C. Zintzen focuses on three points concerning Ficino's adherence to Plotinus (417-435): the conditions in the philosophical milieu that facilitated Ficino's turn to Plotinus; the main area in his thought that has been influenced by Plotinus; and the reason why, instead of consulting Plato's works, Ficino looked for support in the works of Plotinus and other Neoplatonists. The main factors were the turn against Aristotelian philosophy, the influence of Byzantine Platonists (Plethon and Bessarion) in the council at Florence and an interpretation of Platonic philosophy that adjusted it to religious principles. Ficino modified Plotinian philosophy at three points: the introduction of qualitas between Soul and Matter, the identification of the One with God the Creator and the assumption that God thinks Himself. Ficino took support from Plotinus partly because of the value he attached to the created world; it fits the perfection of the Creator. But we must keep in mind that the notion is not without Platonic antecedents (Timaeus 29d7-30b2).

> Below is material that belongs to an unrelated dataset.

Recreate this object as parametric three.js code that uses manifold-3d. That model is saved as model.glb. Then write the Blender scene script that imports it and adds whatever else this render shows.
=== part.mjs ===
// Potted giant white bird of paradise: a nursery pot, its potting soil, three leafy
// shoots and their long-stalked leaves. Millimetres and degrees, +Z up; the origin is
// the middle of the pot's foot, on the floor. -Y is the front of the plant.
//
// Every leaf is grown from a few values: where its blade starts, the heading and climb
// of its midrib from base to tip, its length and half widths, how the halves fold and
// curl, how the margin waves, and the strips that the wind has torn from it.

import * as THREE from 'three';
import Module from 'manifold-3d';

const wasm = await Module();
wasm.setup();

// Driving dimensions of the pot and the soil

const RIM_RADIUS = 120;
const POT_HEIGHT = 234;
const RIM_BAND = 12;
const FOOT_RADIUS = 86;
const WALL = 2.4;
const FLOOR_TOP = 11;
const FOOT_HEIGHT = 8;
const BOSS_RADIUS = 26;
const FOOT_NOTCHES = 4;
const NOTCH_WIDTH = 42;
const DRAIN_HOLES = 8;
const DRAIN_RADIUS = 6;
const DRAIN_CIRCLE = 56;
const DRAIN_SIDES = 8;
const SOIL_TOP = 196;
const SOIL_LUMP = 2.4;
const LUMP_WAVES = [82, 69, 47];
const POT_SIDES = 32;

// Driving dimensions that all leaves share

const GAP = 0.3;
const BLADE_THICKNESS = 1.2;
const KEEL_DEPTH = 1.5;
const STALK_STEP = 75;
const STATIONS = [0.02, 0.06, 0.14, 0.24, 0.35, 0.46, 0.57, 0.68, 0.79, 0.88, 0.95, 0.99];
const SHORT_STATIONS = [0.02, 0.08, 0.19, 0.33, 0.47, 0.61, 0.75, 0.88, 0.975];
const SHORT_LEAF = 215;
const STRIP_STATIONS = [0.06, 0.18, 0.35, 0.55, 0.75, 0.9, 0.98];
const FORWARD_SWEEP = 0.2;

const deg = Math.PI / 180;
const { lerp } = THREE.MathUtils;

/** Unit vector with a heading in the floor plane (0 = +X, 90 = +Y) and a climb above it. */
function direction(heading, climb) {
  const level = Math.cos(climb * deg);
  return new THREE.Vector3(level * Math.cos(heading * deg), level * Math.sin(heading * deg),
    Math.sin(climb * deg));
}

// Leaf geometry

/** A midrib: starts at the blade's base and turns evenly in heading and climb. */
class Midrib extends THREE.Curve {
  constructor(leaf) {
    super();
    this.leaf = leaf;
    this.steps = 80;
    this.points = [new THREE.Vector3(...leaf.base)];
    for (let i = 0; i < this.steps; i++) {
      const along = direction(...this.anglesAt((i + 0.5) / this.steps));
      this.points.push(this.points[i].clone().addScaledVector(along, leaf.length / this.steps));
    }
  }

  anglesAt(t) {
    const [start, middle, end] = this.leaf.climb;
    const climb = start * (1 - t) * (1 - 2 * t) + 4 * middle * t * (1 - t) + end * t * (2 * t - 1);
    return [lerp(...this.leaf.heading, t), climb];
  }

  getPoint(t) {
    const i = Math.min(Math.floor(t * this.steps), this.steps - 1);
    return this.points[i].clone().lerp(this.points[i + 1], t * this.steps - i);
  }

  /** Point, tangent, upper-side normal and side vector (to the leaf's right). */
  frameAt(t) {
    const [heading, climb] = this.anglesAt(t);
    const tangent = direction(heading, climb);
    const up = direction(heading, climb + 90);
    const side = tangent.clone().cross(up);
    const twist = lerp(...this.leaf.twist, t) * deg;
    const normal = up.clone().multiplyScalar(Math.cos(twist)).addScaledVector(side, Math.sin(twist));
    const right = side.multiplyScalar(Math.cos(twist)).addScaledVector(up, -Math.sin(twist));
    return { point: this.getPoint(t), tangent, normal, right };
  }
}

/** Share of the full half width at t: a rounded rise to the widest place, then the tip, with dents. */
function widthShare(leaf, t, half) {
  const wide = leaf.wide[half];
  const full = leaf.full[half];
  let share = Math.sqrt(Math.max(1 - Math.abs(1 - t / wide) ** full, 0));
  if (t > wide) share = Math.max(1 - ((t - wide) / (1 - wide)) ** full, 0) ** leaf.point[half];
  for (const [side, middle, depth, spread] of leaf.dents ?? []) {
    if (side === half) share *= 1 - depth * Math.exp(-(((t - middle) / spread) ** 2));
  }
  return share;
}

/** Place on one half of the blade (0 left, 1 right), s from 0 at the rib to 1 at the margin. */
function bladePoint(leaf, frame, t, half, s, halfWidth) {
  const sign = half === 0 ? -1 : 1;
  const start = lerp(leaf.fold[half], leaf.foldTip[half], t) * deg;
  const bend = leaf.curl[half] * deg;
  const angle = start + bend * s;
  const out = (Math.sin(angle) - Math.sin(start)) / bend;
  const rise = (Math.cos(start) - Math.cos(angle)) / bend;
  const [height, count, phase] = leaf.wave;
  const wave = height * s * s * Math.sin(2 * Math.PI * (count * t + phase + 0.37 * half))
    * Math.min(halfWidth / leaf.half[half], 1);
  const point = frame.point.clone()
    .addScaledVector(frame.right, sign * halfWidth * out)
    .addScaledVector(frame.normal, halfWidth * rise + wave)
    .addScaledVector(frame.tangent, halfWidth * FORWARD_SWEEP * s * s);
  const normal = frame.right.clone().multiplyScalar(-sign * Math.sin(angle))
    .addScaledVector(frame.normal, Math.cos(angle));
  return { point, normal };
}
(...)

P.-A. Alt discusses the psychology of political drama in Schiller's Don Karlos (436-462), J. Wohlleben adds some notes on the figure of countess F. in Kleist's Die Marquise von O. (463-471), U. Wickert describes the main features of Thérèse de Lisieux's notion of the soul (472-498). Finally, H. Kessler asks, in very general terms, "what the soul says to philosophers today" (499-511). His discussion of Sainte-Beuve goes over a portrayal of, e.g., Marxism (Lenin included), Heidegger, Sartre. The conclusion is that soul is still inevitably in. The volume ends up with a laudatio by B. Seidensticker.
Some minor points. In p.6, we should read Polydamas instead of Pulydamas. In p.36, n.68 the reference to note 43 is wrong, no paper by Karin Alt is referred to in that note. The passage in Aristotle mentioning νοῦς θύραθεν, 736b27, is in GA, not in GC (p.233).

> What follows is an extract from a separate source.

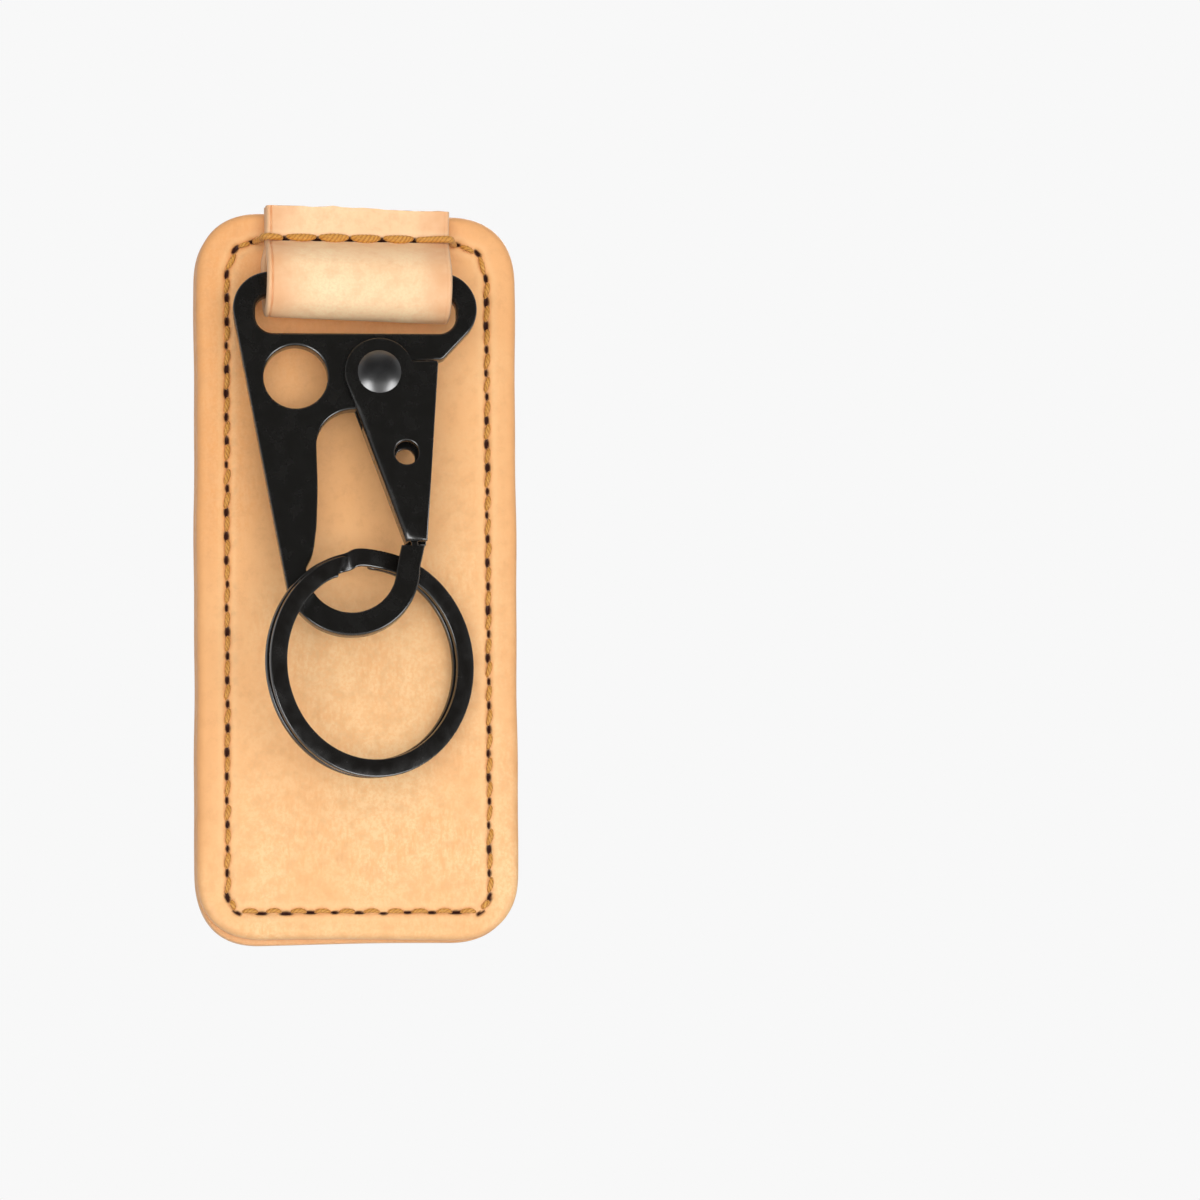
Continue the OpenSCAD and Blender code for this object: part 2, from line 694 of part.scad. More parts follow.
module clip_slot(w) {
    along_x(clip_shift - w / 2, w) children();
}

module belt_clip_base() color([0.10, 0.10, 0.11]) at_belt_seat() {
    bend = arc([bend_y, bend_z], bend_r + clip_t / 2, 0, 180, arc_steps);
    clip_slot(clip_w) polygon(sheet(concat([for (i = [0 : arc_steps - 1]) bend[i]], leg_path), clip_t));
}

module belt_clip_leaf() color([0.10, 0.10, 0.11]) at_belt_seat() {
    intersection() {
        clip_slot(clip_w) polygon(sheet(eased(leaf_path, leaf_bend_r, leaf_bend_steps), clip_t));
        upright(pad_back - overrun, leaf_y + overrun) leaf_plan();
    }
}

// Leaf seen from behind, with rounded corners at the lip
module leaf_plan() {
    low = clip_top - clip_l;
    half = clip_w / 2;
    translate([clip_shift - half, low + lip_corner_r]) square([clip_w, clip_l]);
    translate([clip_shift - half + lip_corner_r, low - overrun])
        square([clip_w - 2 * lip_corner_r, lip_corner_r + 2 * overrun]);
    for (s = [-1, 1])
        translate([clip_shift + s * (half - lip_corner_r), low + lip_corner_r])
            circle(r = lip_corner_r, $fn = round_fn);
}

front_panel();
back_panel();
top_thread();
bobbin_thread();
strap_anchor();
strap_loop();
hook_frame();
gate_lever();
gate_rivet();
gate_spring();
split_ring();
belt_clip_base();
belt_clip_leaf();
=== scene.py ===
"""Looks of the leather key holder clip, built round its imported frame."""
import logging
import math
import random
from dataclasses import dataclass, field
from enum import Enum
from typing import Optional, Sequence

import bmesh
import bpy
import numpy as np
from mathutils import Matrix, Vector
from mathutils.geometry import tessellate_polygon


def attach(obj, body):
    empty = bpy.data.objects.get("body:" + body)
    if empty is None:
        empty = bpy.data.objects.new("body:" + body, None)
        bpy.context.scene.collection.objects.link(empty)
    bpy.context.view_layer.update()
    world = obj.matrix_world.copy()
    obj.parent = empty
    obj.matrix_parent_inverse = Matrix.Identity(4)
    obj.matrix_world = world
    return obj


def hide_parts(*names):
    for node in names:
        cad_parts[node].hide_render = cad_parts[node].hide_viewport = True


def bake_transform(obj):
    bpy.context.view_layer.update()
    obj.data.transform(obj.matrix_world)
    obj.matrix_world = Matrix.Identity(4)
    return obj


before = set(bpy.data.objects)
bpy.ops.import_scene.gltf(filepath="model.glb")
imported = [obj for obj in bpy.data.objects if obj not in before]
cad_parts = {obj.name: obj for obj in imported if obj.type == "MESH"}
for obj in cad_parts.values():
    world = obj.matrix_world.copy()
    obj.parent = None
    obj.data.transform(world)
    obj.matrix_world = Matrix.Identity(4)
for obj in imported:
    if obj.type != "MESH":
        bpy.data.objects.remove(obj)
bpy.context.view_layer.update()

log = logging.getLogger("key_holder")

MM = 0.001
PAD_ORIGIN = np.array([-1.15, 9.4, 90.25])
PANEL_T = 3.3
PAD_BACK = 2 * PANEL_T
CROSSBAR = (0.0, -4.9, 87.1)

Colour = tuple[float, float, float]
Pair = tuple[float, float]
Loop = list[np.ndarray]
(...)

The volume contains many important papers and is worthy of wider discussion.
1. Fr. 211, 225-230 Isnardi-Parente; for a more recent examination, see H. S. Schibli, 'Xenocrates' daemons and the irrational soul,' CQ n.s. 43(1993), 143-167.
2. Of course, some notion of practical philosophy can be deciphered, as the recent works by D. J. O'Meara witness, e.g., 'Aspects of political philosophy in Iamblichus,' H. J. Blumenthal & E. G. Clark (eds.), The Divine Iamblichus. London 1993, 65-73 and 'Vie politique et divinisation dans la philosophie néoplatonicienne,' SOFIHS MAIHTORES. "Chercheurs de sagesse." Hommage à Jean Pépin. Paris 1992, 501-510.
3. Although Plotinus' alleged birthplace, Lykopolis, was especially exposed to gnostic influence, as has been evidenced by Alexander of Lykopolis and the proximity of the Nag Hammadi "library," cf. L. S. B. MacCoull, 'Plotinus the Egyptian?' Mnemosyne ser.IV, vol. LII (1999), 330-334.